Difference between three or five noms hinges on entries

For those who follow the fine print, the animated feature category can actually be Oscar’s most nail-biting race. According to the Academy rule book, when at least 16 toons qualify, five nominees compete; if 15 or fewer submit, the category shrinks to three slots; and if for some reason not even eight films enter, it goes away altogether.

Thanks to the ever-expanding roster of animation studios, there hasn’t been a risk of the latter happening since the category was introduced in 2002. Still, every year, the toon community carefully tracks the competition, hoping that enough films enter to support five noms.

After 2008 fell two toons short of the five-nom cutoff, studios scrambled to qualify as many pics as possible this year, with Disney even giving made-for-DVD “Tinker Bell and the Lost Treasure” a one-week qualifying run and convincing director Robert Zemeckis (who declined to submit “Beowulf” a couple of years back) to enter “A Christmas Carol.” After all, what better way to demonstrate a new golden age of Disney animation than securing noms for Pixar’s “Up,” return-to-2D toon “The Princess and the Frog” and “Ponyo” (the latest from John Lasseter’s inspiration and friend, Hayao Miyazaki)?

Similarly, Fox’s “Ice Age: Dawn of the Dinosaurs” may have become the top-grossing toon of all time this year, but the studio seemed to feel its odds were better in a five-film race, which may explain the decision to submit “Alvin and the Chipmunks: The Squeakquel” (which likely features too much live-action to be nominated) and obscure toon “The Dolphin: Story of a Dreamer.”

They needn’t have worried. Even with “Evangeleon 2.0″ deemed ineligible (because the anime pic played Japan in 2007) and James Cameron’s live-action/performance-capture “Avatar” not in the mix (since Fox is gunning for picture on that one), the Academy received a full cadre of 20 films by its Nov. 2 deadline.

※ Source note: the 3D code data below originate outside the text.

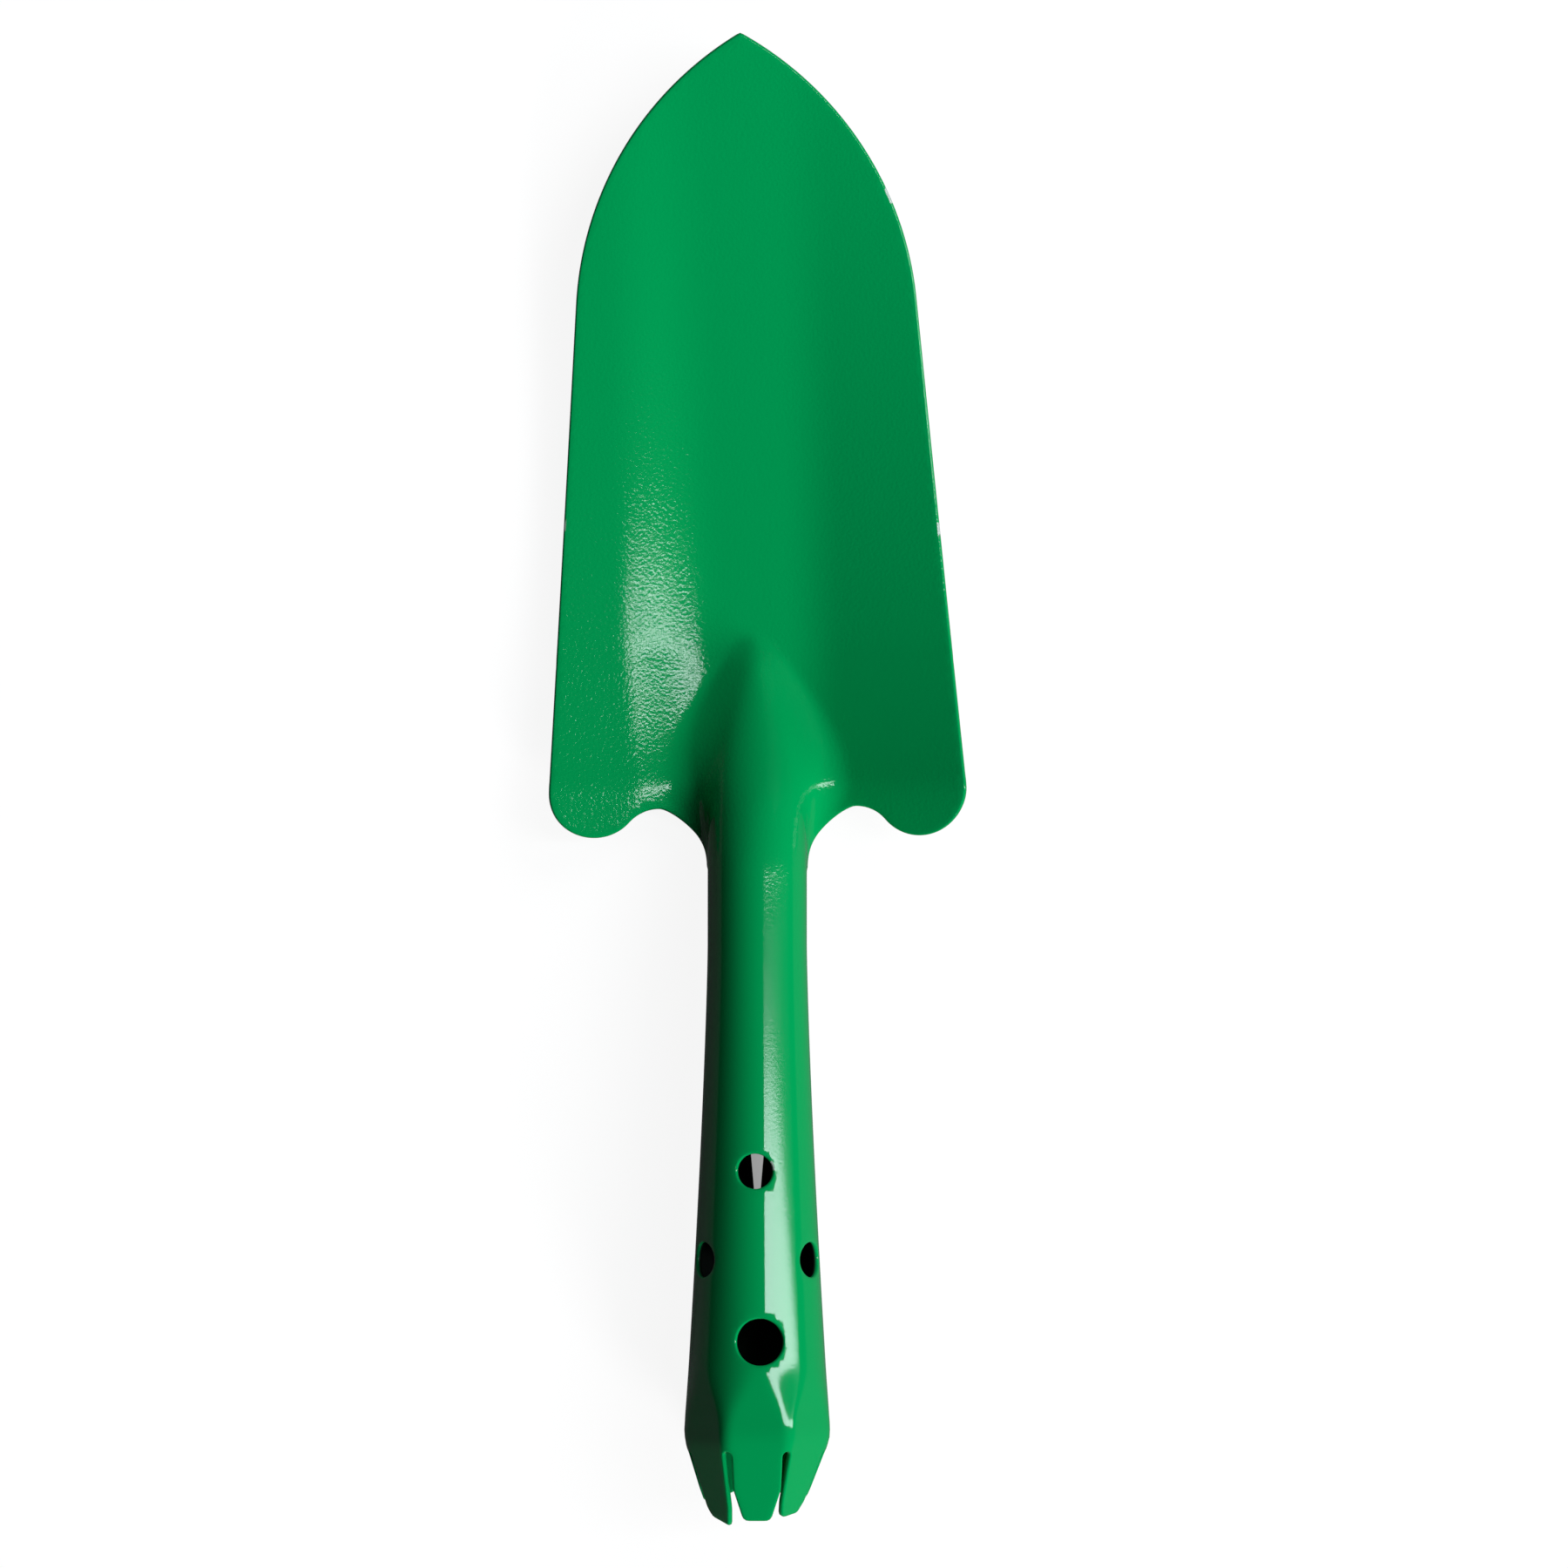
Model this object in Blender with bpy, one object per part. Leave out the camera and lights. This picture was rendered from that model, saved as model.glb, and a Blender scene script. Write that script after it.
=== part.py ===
"""A one-piece pressed steel hand trowel.

The trowel is made the way its press tools make it. A flat blank is cut to its outline, the holes are
pierced in it, and every point of it is then carried to its place on the formed sheet. A point of the
blank has three numbers. Its width is the distance from the centre line, measured along the formed
sheet. Its station is the distance from the fold of the petals towards the tip. Its depth is the
height above the middle of the sheet. Lengths are in millimetres until the mesh is written.
"""

import math

import bmesh
import bpy
import numpy as np

METRE = 0.001

SHEET = 1.3

# Blade, as seen from above
BLADE_WIDTH = 89.6
BLADE_LENGTH = 172.3
SIDE_TAPER = math.radians(4.47)
OGIVE_RADIUS = 72.1
TIP_RADIUS = 1.2
LOBE_RADIUS = 9.8
LOBE_BEHIND_NOTCH = 6.3
NOTCH_RADIUS = 8.4
NOTCH_HALF_WIDTH = 21.2
NOTCH_AHEAD_OF_NECK = 13.3
NOTCH_LEAD = 0.45
NECK_LEAD = 0.5
BLADE_LEAN = math.radians(1.3)
BLADE_SKEW = math.radians(0.9)

# Blade, as seen from the side and in section
TIP_LIFT = 16.0
WALL_SLOPE_REAR = math.radians(21.0)
WALL_SLOPE_TIP = math.radians(4.0)
FLOOR_HALF_WIDTH = 5.4
WALL_BEND = 15.0
WALL_LEAVES_NECK = 20.0
LEFT_WALL_FLARE = 0.74
LEFT_WALL_FLARE_WIDTH = 11.0

# Ridge that stiffens the blade and runs on into the grip
RIDGE_LENGTH = 53.0
RIDGE_FILLET = 9.0
RIDGE_FILLET_AT_NECK = 4.0
RIDGE_FILLET_RUN = 18.0
RIDGE_SPREAD = 0.6
RIDGE_START_RISE = 0.7
RIDGE_START_SOFTNESS = 0.18
RIDGE_LEAST = 0.001

# Neck and grip
NECK_STATION = 119.4
NECK_DIAMETER = 21.3
NECK_LENGTH = 16.0
NECK_STRIP_HALF_WIDTH = 20.2
NECK_ROLL_LENGTH = 55.0
GRIP_DIAMETER = 31.0
GRIP_SWELL = 1.35
GRIP_RISE = math.radians(5.1)
SEAM_CLOSES = 41.5
SEAM_GAP = 0.5

# Petals at the end of the grip
PETALS = 7
FACET_LENGTH = 14.0
FACET_SHARE = 0.8
FRONT_FOLD_ANGLE = math.radians(16.0)
LEFT_FOLD_ANGLE = math.radians(14.5)
RIGHT_FOLD_ANGLE = math.radians(19.0)
FOLD_LENGTH = 4.0
FOLD_BLEND = 0.2
SLOT_WIDTH = 2.5
SLOT_TOP = 4.6
FRONT_PETAL_LENGTH = 20.2
LEFT_PETAL_LENGTH = 21.2
RIGHT_PETAL_LENGTH = 19.9
MIDDLE_PETAL_LENGTH = 16.0
BACK_PETAL_LENGTH = 15.5
FRONT_SHOULDER = 0.65
FRONT_SHOULDER_HALF_WIDTH = 5.1
FRONT_END_HALF_WIDTH = 2.9
SIDE_SHOULDER = 0.82
SIDE_SHOULDER_HALF_WIDTH = 3.8
NEAR_END_HALF_WIDTH = 2.6
FAR_END_HALF_WIDTH = 2.4
LEFT_END_SLANT = 1.8
RIGHT_END_SLANT = 1.0
LEFT_PETAL_CORNER = 0.4
RIGHT_PETAL_CORNER = 1.8
PETAL_CORNER = 1.5
PETAL_SHOULDER_CORNER = 4.8

# Holes, as a station, an angle round the grip from its front, and a diameter
UPPER_HOLE_STATION = 55.0
UPPER_HOLE_ANGLE = math.radians(-2.2)
SIDE_HOLE_STATION = 36.0
SIDE_HOLE_ANGLE = math.radians(61.0)
SMALL_HOLE_DIAMETER = 7.5
HANGING_HOLE_STATION = 18.7
HANGING_HOLE_ANGLE = math.radians(2.6)
HANGING_HOLE_DIAMETER = 10.0

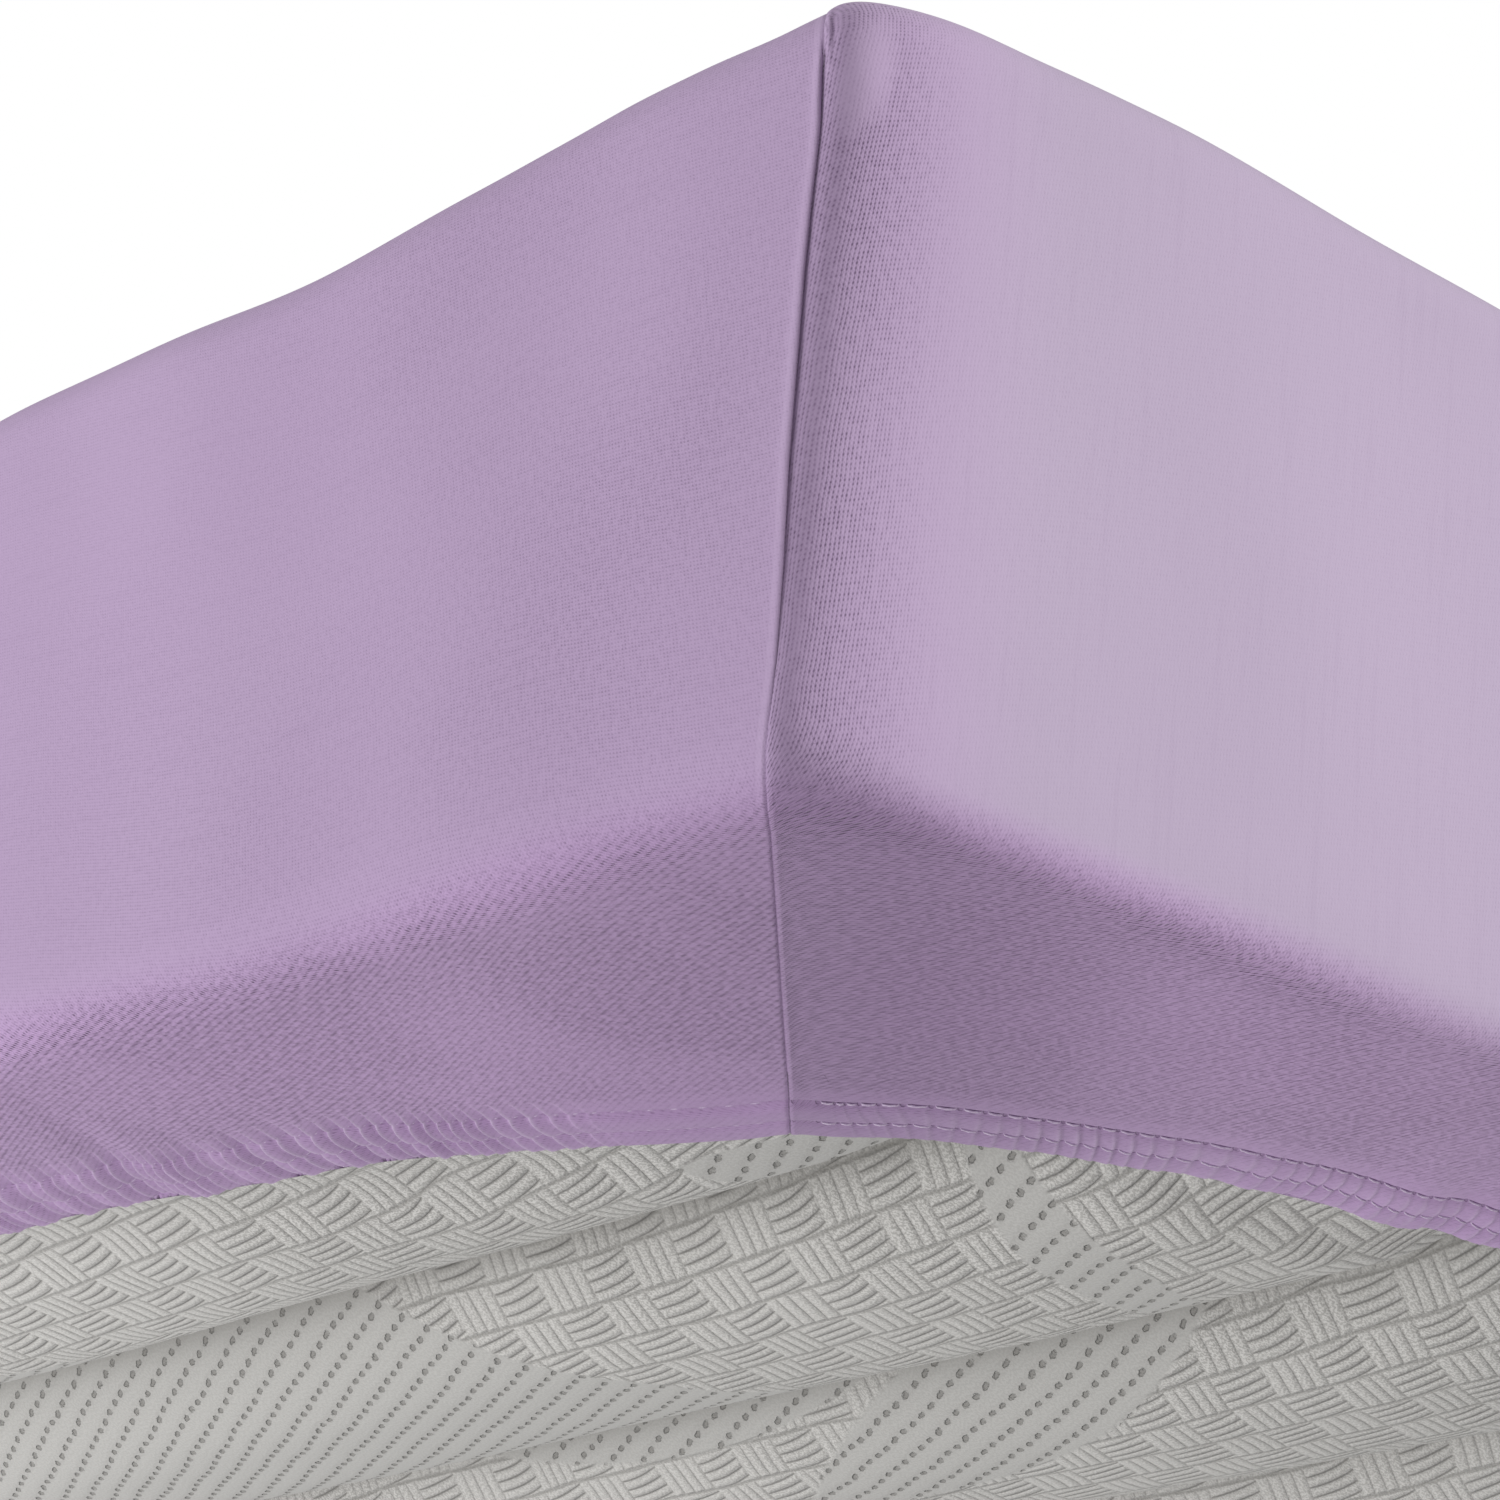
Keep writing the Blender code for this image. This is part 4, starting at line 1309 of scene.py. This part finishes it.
def basket_group():
    """Basket weave of ribs: leaning blocks whose ribs run one way or the other."""
    tree, w, given, made = new_group(
        "rib_basket",
        [
            ("Place", "NodeSocketVector", None),
            ("Row Height", "NodeSocketFloat", 0.0143),
            ("Block Width", "NodeSocketFloat", 0.0180),
        ],
        [("Height", "NodeSocketFloat"), ("Groove", "NodeSocketFloat")],
    )
    sway = w.calc("MULTIPLY", w.calc("SUBTRACT", w.noise(given["Place"], 18.0, 1.0), 0.5), 0.4)
    up = w.vector("DOT_PRODUCT", given["Place"], BASKET_UP)
    along = w.vector("DOT_PRODUCT", given["Place"], BASKET_ALONG)
    a = w.calc("ADD", w.calc("DIVIDE", up, given["Row Height"]), sway)
    b = w.calc("ADD", w.calc("DIVIDE", along, given["Block Width"]), sway)
    cell = w.calc("ADD", w.calc("FLOOR", a), w.calc("FLOOR", b))
    lying = w.calc("FLOORED_MODULO", cell, 2.0)
    standing = w.calc("SUBTRACT", 1.0, lying)
    fa = w.calc("SUBTRACT", w.calc("FRACT", a), 0.5)
    fb = w.calc("SUBTRACT", w.calc("FRACT", b), 0.5)
    square_a = w.calc("MULTIPLY", fa, fa)
    square_b = w.calc("MULTIPLY", fb, fb)
    bend = w.calc("POWER", w.calc("ADD", fb, 0.5), 2.0)
    curved = w.calc("MULTIPLY_ADD", bend, RIB_CURVE, fa)
    straight = w.calc("MULTIPLY_ADD", square_a, 0.12, fb)
    line = w.calc("MULTIPLY", straight, standing)
    line = w.calc("ADD", line, w.calc("MULTIPLY", curved, lying))
    rib = w.calc("ABSOLUTE", w.calc("SINE", w.calc("MULTIPLY", line, RIBS * math.pi)))
    border = w.ramp(w.calc("ABSOLUTE", fa), 0.43, 0.5)
    side = w.ramp(w.calc("ABSOLUTE", fb), 0.43, 0.5)
    crown = w.calc("MULTIPLY_ADD", w.calc("ADD", square_a, square_b), -1.3, 1.0)
    body = w.calc("MULTIPLY", w.calc("POWER", rib, 0.7), crown)
    body = w.calc("MULTIPLY", body, w.calc("MULTIPLY_ADD", lying, 0.35, 0.65))
    body = w.calc("ADD", body, w.calc("MULTIPLY", standing, 0.25))
    edge = w.calc("MAXIMUM", w.calc("MULTIPLY", border, 0.7), w.calc("MULTIPLY", side, 0.35))
    height = w.calc("MULTIPLY", body, w.calc("SUBTRACT", 1.0, edge))
    between = w.calc("MULTIPLY", w.ramp(rib, 0.50, 0.0), w.calc("MULTIPLY_ADD", lying, 0.60, 0.35))
    groove = w.calc("MAXIMUM", between, w.calc("MULTIPLY", border, 0.75))
    w.feed(made["Height"], height)
    w.feed(made["Groove"], groove)
    return tree


# The pits' lattice: from a place to the count along a row, and to the count of rows.
PIT_STEP = (169.4, 5.8, 0.0)
PIT_ROW = (-64.2, -140.2, 0.0)


def pit_group():
    """Slanting rows of small long pits."""
    tree, w, given, made = new_group(
        "rows_of_pits",
        [
            ("Place", "NodeSocketVector", None),
            ("Pit Length", "NodeSocketFloat", 0.27),
            ("Pit Width", "NodeSocketFloat", 0.115),
        ],
        [("Pit", "NodeSocketFloat"), ("Row", "NodeSocketFloat")],
    )
    sway = w.calc("MULTIPLY", w.calc("SUBTRACT", w.noise(given["Place"], 60.0, 1.0), 0.5), 0.35)
    row = w.calc("ADD", w.vector("DOT_PRODUCT", given["Place"], PIT_ROW), sway)
    step = w.calc("ADD", w.vector("DOT_PRODUCT", given["Place"], PIT_STEP), sway)
    fr = w.calc("SUBTRACT", w.calc("FRACT", row), 0.5)
    fs = w.calc("SUBTRACT", w.calc("FRACT", step), 0.5)
    wide = w.calc("DIVIDE", fr, given["Pit Width"])
    long = w.calc("DIVIDE", fs, given["Pit Length"])
    far = w.calc("ADD", w.calc("POWER", wide, 2.0), w.calc("POWER", long, 2.0))
    rough = w.ramp(w.noise(given["Place"], 900.0, 1.0), 0.3, 0.7, -0.45, 0.45)
    w.feed(made["Pit"], w.ramp(w.calc("ADD", far, rough), 1.5, 0.2))
    w.feed(made["Row"], w.ramp(w.calc("ABSOLUTE", fr), 0.38, 0.05))
    return tree


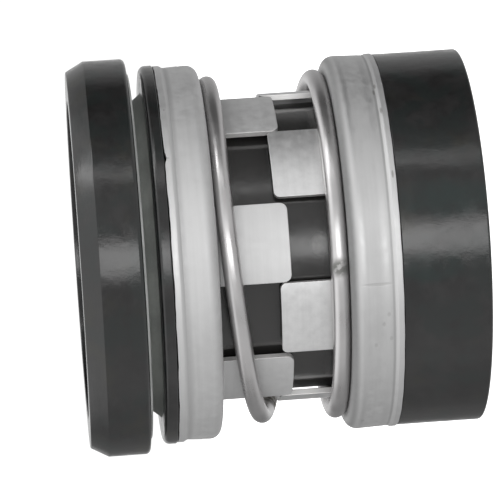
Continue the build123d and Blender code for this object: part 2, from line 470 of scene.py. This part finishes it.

The crop demonstrates just how healthy the animation sector is today, representing a wide range of techniques, from a traditional hand-drawn style (represented by European Film Awards nominee “The Secret of Kells”) to stereo­scopic 3D (such as “Cloudy With a Chance of Meatballs”). There are even a staggering four stop-motion entries: “Coraline,” “Fantastic Mr. Fox,” “A Town Called Panic” and “Mary and Max” (the latter opened the Sundance Film Fest and was made by Oscar-winning animator Adam Elliot).

Of course, submitting for animated feature consideration needn’t negate a toon’s chances in other categories. Pixar has made no secret of coveting a picture nomination in the past and stands a good chance with “Up,” the studio’s biggest domestic hit to date. As one Pixar insider confides, “Our biggest fear is that people will say it happened because of the switch to 10 nominations, even though we think ‘Up’ is good enough to get in with five.”